In order to make this worthwhile, we'd need a way to ask an IFileStore to get the child infos for a specific list of children in one operation.  That way we could retrieve the list of filesystem children, reconcile them against the workspace members, and then only fetchInfo() for any newly discovered resources.
Comment 4 Szymon Brandys CLA 2011-03-17 12:29:06 EDT
(In reply to comment #3)
I talked to James B. today about the patch. It seems that we all are busy at the end of M7. Since James has been working in the refresh area recently, I asked him to look at the patch to speed the work up. His comment will be valuable. I will find time next week to look and comment.
Comment 5 Chris Recoskie CLA 2011-03-23 11:23:49 EDT
(In reply to comment #4)
> (In reply to comment #3)
> I talked to James B. today about the patch. It seems that we all are busy at
> the end of M7. Since James has been working in the refresh area recently, I
> asked him to look at the patch to speed the work up. His comment will be
> valuable. I will find time next week to look and comment.

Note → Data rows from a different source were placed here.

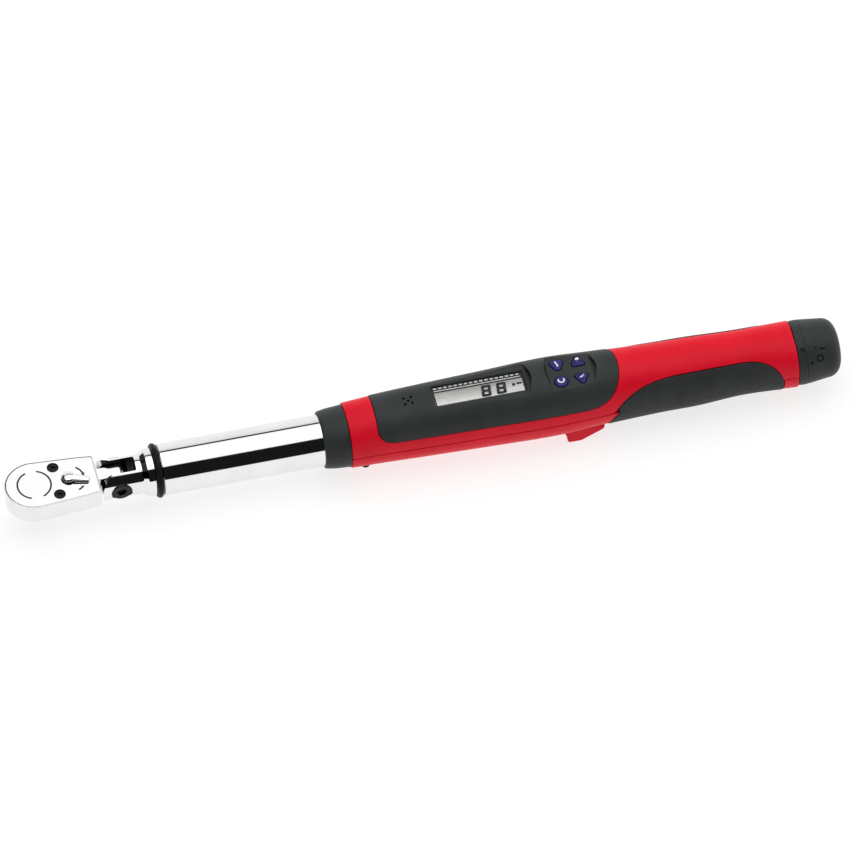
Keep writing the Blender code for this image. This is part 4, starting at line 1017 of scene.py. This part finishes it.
def add_upper_shell():
    stations = spaced(HOUSING_START, 304 * MM, 60) + eased(305 * MM, 345 * MM, 26, False)
    stations += spaced(350 * MM, 380 * MM, 12) + eased(381 * MM, 393.4 * MM, 16, True)
    stations += [393.9 * MM, 394.3 * MM, 397 * MM, 400 * MM, HOUSING_END]

    def limits(x):
        edge = max(grip_edge(x) + 1.3, PARTING) if x < GRIP_END else PARTING
        return edge, 180 - edge

    mesh = lofted("red_upper_housing", stations, limits, skin_radius,
                  lambda x, a: skin_radius(x, a) - WALL, 48)
    shell = piece("red_upper_housing", mesh, RED, "handle", ["upper_shell"])
    stretch = (PANEL_END - PANEL_START + 0.6 * MM) / (PANEL_END - PANEL_START)
    middle = (PANEL_START + PANEL_END) / 2

    def opening_limits(x):
        edge = panel_edge(middle + (x - middle) / stretch) - 0.9
        return edge, 180 - edge

    opening = lofted("opening", [middle + (x - middle) * stretch for x in panel_stations()],
                     opening_limits, lambda x, a: skin_radius(x, a) + 4 * MM,
                     lambda x, a: skin_radius(x, a) - 5 * MM, 40, edge=0.001 * MM, ends=False)
    boolean(shell, opening)
    for x, y in HOUSING_SCREWS:
        top = 12.3 * MM if x < PANEL_START else 6.5 * MM
        boolean(shell, cylinder(2.2 * MM, -7 * MM, top, steps=32), "UNION", (x, y, 0))
        if x > PANEL_START:
            side = math.copysign(1, y)
            low, high = sorted((y, side * 18 * MM))
            web = plate("web", box_outline(x - 1 * MM, x + 1 * MM, low, high, 0), 1 * MM, 5.5 * MM)
            boolean(shell, web, "UNION")
        boolean(shell, cylinder(1.3 * MM, -9 * MM, 3 * MM, steps=24), "DIFFERENCE", (x, y, 0))


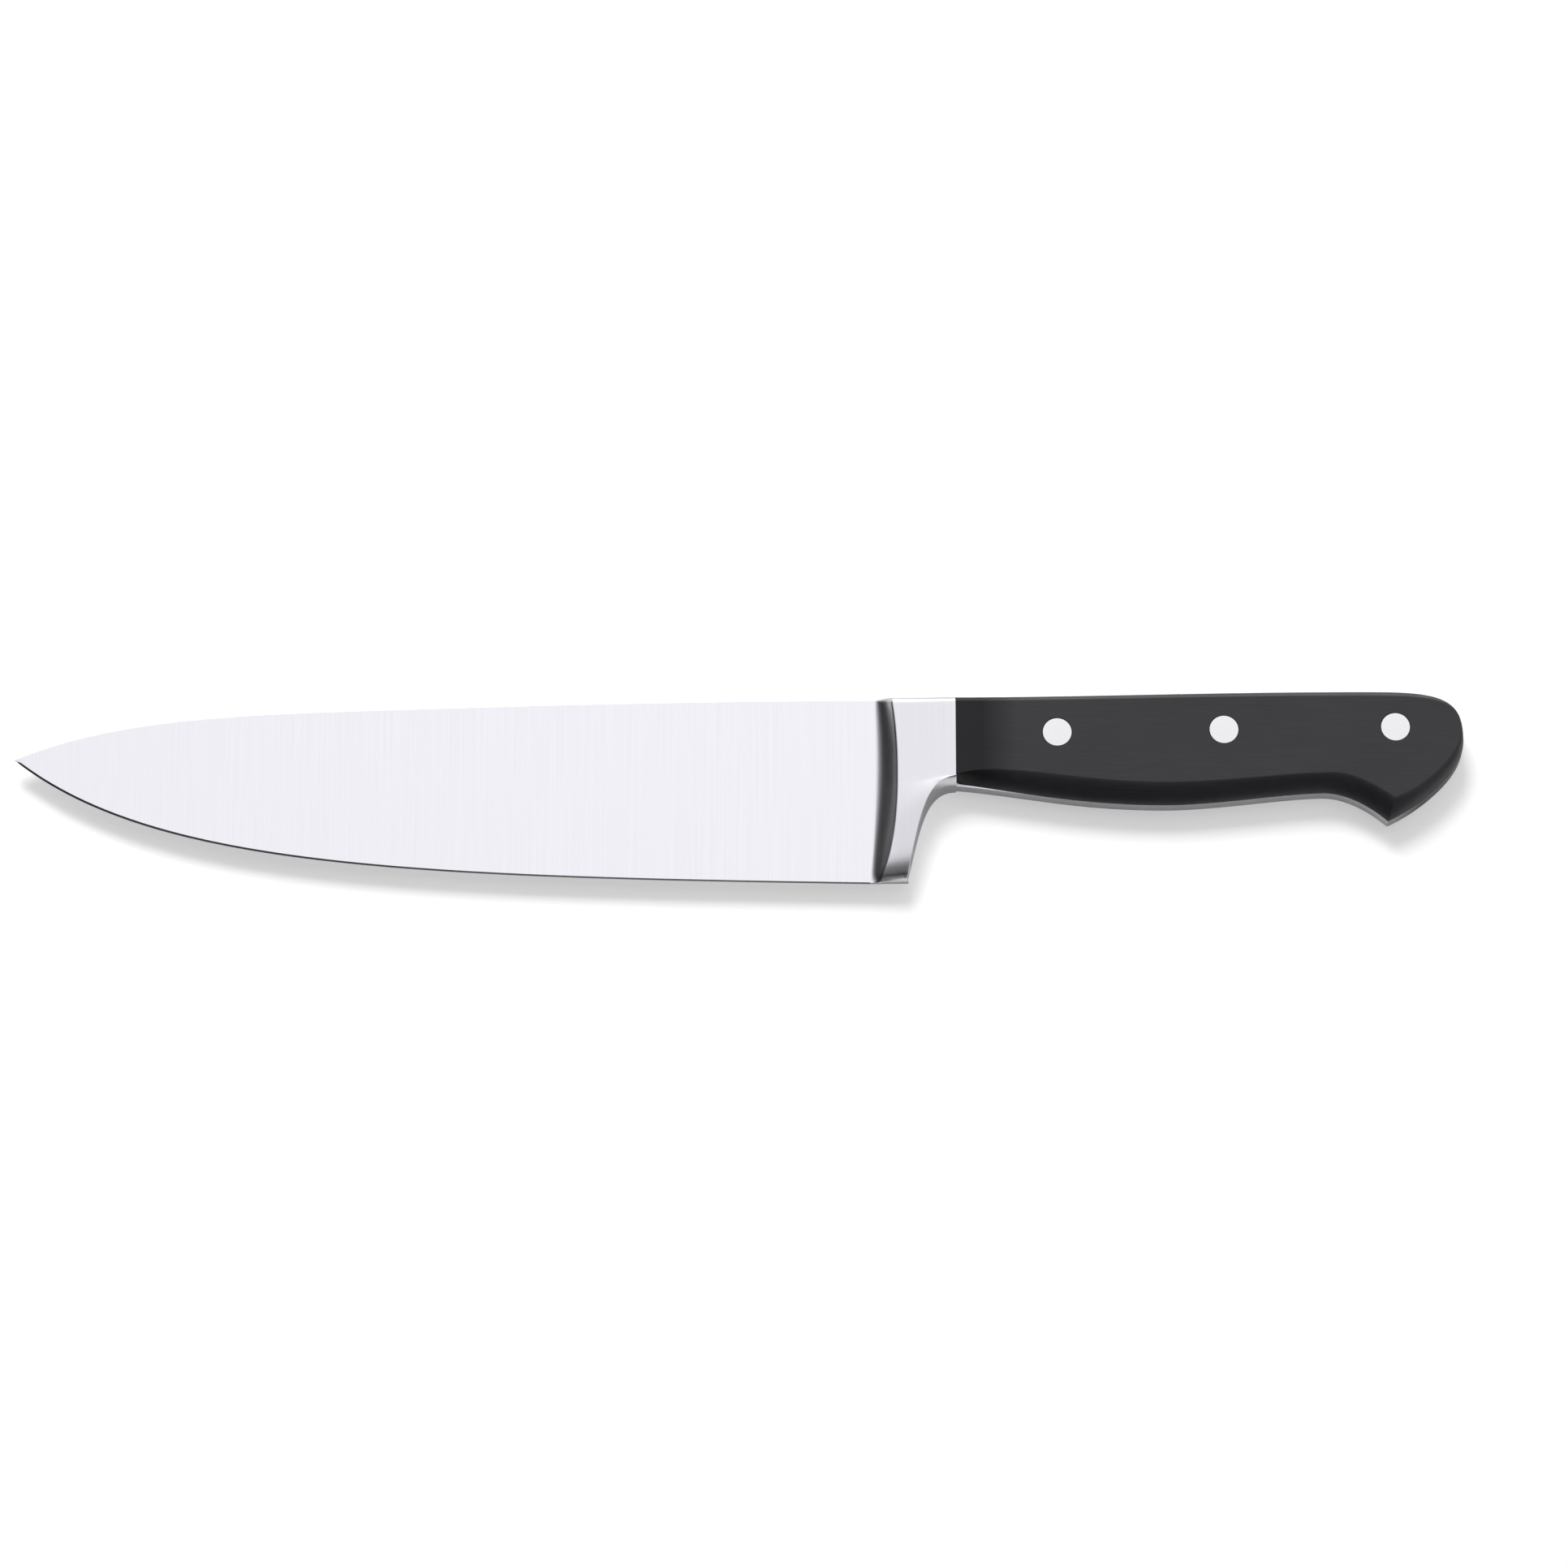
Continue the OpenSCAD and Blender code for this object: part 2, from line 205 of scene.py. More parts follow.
FRONT_LINE = [[HEEL_X - 1.3, 0], [HEEL_X - 1.1, -15], [HEEL_X - 1.1, -28], [HEEL_X - 2.4, -44]]
CRISP_LINE = [[HEEL_X + 3, -1.8], [HEEL_X + 4.8, -12], [HEEL_X + 5, -35], [HEEL_X, -44.1]]
GUARD_FACE = [[0, -19.8], [-7.6, -20.6], [-8.6, -31.5], [-11.5, -44]]
GUARD_RIM = [[0, -21.3], [-7.4, -21.2], [-8.6, -29.5], [-11.4, 0.4 - BLADE_HEIGHT]]

TOP_RIM = curve_through([
    knot(0, 0, 0, 0, 28), knot(95, CROWN, 0, 37, 15.5), knot(HANDLE_LENGTH, -10.5, -90, 11.1, 0),
])
TOP_FACE = curve_through([
    knot(0, -1.9, 0, 0, 28), knot(94, -0.7, 0, 37, 15), knot(HANDLE_LENGTH - 0.8, -8.3, -90, 7.3, 0),
])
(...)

Well basically the feature doesn't seem to be worth doing without adding some API to EFS to go along with it, and in order to validate the performance, I'd have to implement the API for some EFS provider (RSE would make most sense).  I have had other things to work on so I was not planning to look at this again until Juno timeframe.
Comment 6 Lars Vogel CLA 2019-11-14 03:17:48 EST
This bug hasn't had any activity in quite some time. Maybe the problem got resolved, was a duplicate of something else, or became less pressing for some reason - or maybe it's still relevant but just hasn't been looked at yet.

If you have further information on the current state of the bug, please add it. The information can be, for example, that the problem still occurs, that you still want the feature, that more information is needed, or that the bug is (for whatever reason) no longer relevant.

If the bug is still relevant, please remove the "stalebug" whiteboard tag.